North Korea’s rubber-stamp parliament on Tuesday approved legislation to extend its compulsory education by one year to 12 years on Tuesday, the Korean Central News Agency reported.

There was no announcement on agricultural reforms and other economic measures widely expected to top the agenda of the meeting.

“The DPRK Supreme People’s Assembly unanimously endorsed a decree on universal 12-year compulsory education at the session,” the KCNA said, referring to the acronym of the country’s official name, the Democratic People’s Republic of Korea.

Young leader Kim Jong-un presided over the year’s second session of the parliament, which normally gathers once a year. He took the chairmanship of the powerful National Defense Commission at an April session.

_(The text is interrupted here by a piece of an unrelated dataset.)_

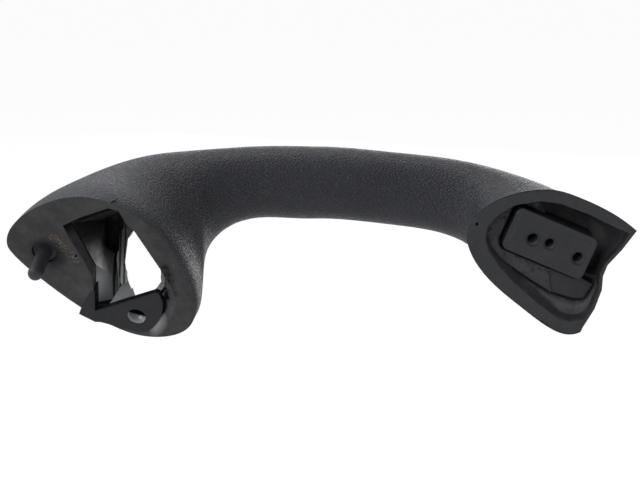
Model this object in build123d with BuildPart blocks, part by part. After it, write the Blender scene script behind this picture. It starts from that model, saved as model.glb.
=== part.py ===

The parliament added two members to its standing committee and appointed Kwak Pom-ki as chair of its budget committee, replacing Choe Hee-jong, minister of science and education.

Kwak is a former machine-building industry minister and held a deputy prime minister position for more than 11 years till June 2010. He was named in April the Workers’ Party’s chief secretary of South Hamgyeong Province.

With Kwak’s promotion, the young Kim is likely to push economic reform measures unveiled on June 28.

Kwak is one of the four technocrats who played a core role in an unsuccessful economic reform a decade ago along with Park Bong-ju, Ro Do-chul and Chon Sung-hun. All of them have been promoted or reinstated in recent months, the North’s official media showed.

In July 2002, the so-called Big Four tried to relax the rigid command economy by dissolving the rationing scheme, allowing street markets, raising wages and prices and adopting incentives and graded compensation. They were demoted or disappeared from sight after the ambitious program went bust in the mid-2000s.

In recent months, positive signs have been sprouting from the impoverished state. The Swiss-educated, 20-something leader’s recent public appearances and economic guidelines appear aimed at cementing his leadership. He took power in December following the death of his father, Kim Jong-il.

The moves also reflect his willingness to end the regime’s long-held tradition of secrecy and adopt a more market-oriented system, optimists say. In stark contrast, the late Kim only attended four parliamentary meetings since 2003.

At the latest session, legislators had been forecast to discuss measures such as giving more leeway for farmers to sell surplus yield, ramping up output and containing spiraling food prices.